For Klopp’s part, it would be naive to think he has not taken all of this into account and is just carrying along happy-go-lucky as normal. It is quite the opposite. There is real calculation. He is conscious of avoiding the errors of past seasons, of burn-out with the same full-throttle first team, and has already started rotating.
That can be seen with the greater use of Daniel Sturridge, and even Divock Origi brought back onto the bench. It is also where the signing of Virgil van Dijk accumulates even more importance. The defensive assurance he has put in place allows them to keep winning games in a more constrained way. They don’t need to go full gun and hysterically score as many as they possibly can all the time, because they just don’t concede as much.
It’s also worth pointing out that Klopp has previously seen his sides embark on a points rampage from precisely this point of the season. After a tricky start to the 2011-12 campaign, after his Borussia Dortmund had lost three of their opening six games, that team won 19 of their 23 games from the start of November and only drew the other four.

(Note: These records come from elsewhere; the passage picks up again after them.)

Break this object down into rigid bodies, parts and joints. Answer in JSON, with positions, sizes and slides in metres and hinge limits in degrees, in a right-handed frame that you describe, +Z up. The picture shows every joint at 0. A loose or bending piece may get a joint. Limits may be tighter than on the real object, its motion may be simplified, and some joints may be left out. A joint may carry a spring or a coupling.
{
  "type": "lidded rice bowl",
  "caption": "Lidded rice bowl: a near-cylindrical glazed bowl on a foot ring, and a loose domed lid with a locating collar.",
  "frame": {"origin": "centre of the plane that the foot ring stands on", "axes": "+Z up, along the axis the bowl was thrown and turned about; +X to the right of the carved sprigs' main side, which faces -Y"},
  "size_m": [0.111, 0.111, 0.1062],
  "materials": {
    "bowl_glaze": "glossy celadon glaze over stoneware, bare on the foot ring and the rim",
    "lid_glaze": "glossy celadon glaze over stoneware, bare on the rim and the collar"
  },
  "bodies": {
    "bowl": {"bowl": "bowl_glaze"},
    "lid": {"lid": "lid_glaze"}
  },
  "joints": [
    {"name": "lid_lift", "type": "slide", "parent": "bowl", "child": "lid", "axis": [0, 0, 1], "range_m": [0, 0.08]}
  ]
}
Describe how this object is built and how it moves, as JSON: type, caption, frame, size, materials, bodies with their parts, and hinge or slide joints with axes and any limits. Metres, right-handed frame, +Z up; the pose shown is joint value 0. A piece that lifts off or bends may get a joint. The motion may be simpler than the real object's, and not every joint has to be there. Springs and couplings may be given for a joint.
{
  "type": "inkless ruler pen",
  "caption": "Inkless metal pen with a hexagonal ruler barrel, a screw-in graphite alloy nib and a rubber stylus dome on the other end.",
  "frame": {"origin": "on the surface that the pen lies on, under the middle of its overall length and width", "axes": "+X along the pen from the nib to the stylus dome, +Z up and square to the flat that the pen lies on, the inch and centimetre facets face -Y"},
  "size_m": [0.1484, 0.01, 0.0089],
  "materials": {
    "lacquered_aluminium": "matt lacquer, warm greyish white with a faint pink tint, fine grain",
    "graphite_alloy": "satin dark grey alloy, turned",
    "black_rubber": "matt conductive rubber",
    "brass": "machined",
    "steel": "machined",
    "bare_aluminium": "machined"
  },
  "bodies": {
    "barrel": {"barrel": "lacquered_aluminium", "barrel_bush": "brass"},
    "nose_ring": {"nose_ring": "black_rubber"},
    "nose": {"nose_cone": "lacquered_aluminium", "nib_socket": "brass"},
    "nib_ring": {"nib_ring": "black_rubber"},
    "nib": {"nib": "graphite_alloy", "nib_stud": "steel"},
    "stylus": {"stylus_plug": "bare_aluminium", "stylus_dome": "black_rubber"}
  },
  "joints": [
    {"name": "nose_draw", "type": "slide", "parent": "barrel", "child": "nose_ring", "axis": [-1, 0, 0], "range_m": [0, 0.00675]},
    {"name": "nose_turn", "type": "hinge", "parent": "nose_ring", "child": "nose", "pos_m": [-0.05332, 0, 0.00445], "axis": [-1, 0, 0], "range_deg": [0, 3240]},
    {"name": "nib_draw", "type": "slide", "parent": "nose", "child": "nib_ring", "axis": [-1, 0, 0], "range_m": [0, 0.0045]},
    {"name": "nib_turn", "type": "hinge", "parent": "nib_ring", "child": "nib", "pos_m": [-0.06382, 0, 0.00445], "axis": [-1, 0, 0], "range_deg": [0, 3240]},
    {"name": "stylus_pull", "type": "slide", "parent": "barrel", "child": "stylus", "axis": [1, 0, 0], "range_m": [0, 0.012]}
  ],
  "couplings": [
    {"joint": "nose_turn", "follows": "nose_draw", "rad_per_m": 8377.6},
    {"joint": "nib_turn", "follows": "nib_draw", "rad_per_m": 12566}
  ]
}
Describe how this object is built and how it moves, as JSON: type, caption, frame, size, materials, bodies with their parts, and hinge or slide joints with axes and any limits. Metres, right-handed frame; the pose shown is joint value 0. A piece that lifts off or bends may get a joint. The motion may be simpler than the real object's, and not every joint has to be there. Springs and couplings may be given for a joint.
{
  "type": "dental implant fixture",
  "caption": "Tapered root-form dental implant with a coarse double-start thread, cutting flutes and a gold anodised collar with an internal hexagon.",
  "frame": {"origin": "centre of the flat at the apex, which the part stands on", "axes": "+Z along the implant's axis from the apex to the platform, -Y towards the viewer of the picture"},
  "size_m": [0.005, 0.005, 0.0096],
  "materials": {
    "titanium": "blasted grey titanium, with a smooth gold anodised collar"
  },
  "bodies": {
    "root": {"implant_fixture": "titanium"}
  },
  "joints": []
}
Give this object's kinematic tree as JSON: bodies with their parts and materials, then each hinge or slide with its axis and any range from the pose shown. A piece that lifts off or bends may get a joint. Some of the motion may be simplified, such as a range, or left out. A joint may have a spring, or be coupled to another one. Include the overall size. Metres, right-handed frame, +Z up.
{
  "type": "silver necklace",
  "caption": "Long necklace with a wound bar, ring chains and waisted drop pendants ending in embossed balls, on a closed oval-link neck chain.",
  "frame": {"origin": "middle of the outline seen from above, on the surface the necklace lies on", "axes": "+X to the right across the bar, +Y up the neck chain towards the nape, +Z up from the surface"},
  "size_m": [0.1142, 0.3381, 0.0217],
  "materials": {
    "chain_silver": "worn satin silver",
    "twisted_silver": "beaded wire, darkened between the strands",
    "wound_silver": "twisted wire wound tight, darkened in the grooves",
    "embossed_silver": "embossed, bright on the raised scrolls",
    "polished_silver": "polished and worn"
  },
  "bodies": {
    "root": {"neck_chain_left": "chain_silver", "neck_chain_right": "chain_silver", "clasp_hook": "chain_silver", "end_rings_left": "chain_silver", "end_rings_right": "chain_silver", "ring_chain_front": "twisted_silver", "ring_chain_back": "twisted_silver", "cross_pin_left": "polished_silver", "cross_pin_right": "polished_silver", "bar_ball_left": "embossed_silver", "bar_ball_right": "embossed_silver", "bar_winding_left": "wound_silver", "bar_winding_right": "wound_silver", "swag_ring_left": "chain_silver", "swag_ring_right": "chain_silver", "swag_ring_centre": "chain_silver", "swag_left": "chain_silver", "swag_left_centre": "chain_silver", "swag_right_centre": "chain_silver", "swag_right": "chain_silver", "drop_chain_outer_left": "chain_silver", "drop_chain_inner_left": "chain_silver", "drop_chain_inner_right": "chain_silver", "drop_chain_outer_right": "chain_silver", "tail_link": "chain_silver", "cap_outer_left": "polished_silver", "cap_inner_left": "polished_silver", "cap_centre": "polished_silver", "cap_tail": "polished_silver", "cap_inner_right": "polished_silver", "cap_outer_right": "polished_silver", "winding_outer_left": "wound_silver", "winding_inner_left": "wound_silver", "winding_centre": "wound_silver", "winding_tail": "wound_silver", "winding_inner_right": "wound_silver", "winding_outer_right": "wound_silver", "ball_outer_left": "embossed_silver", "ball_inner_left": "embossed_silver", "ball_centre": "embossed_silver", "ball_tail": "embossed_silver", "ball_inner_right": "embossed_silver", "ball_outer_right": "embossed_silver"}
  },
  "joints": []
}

That is what this Liverpool might also be capable of. But that is also why they may require a win on Saturday. A failure to defeat Arsenal might deflate them that bit more, especially since City don’t play until the next day, in what will be a likely victory at home to Southampton.
Many at Arsenal would be able to tell them the misery of falling short. It is also telling that, even though they belatedly ended up in second in 2015-16, that 2007-08 season remains Arsenal’s last real title challenge. It reminds us how difficult it is to really sustain it, to go that extra distance, no matter how dazzling you can be.
Liverpool must now go and make the difference, to go the distance.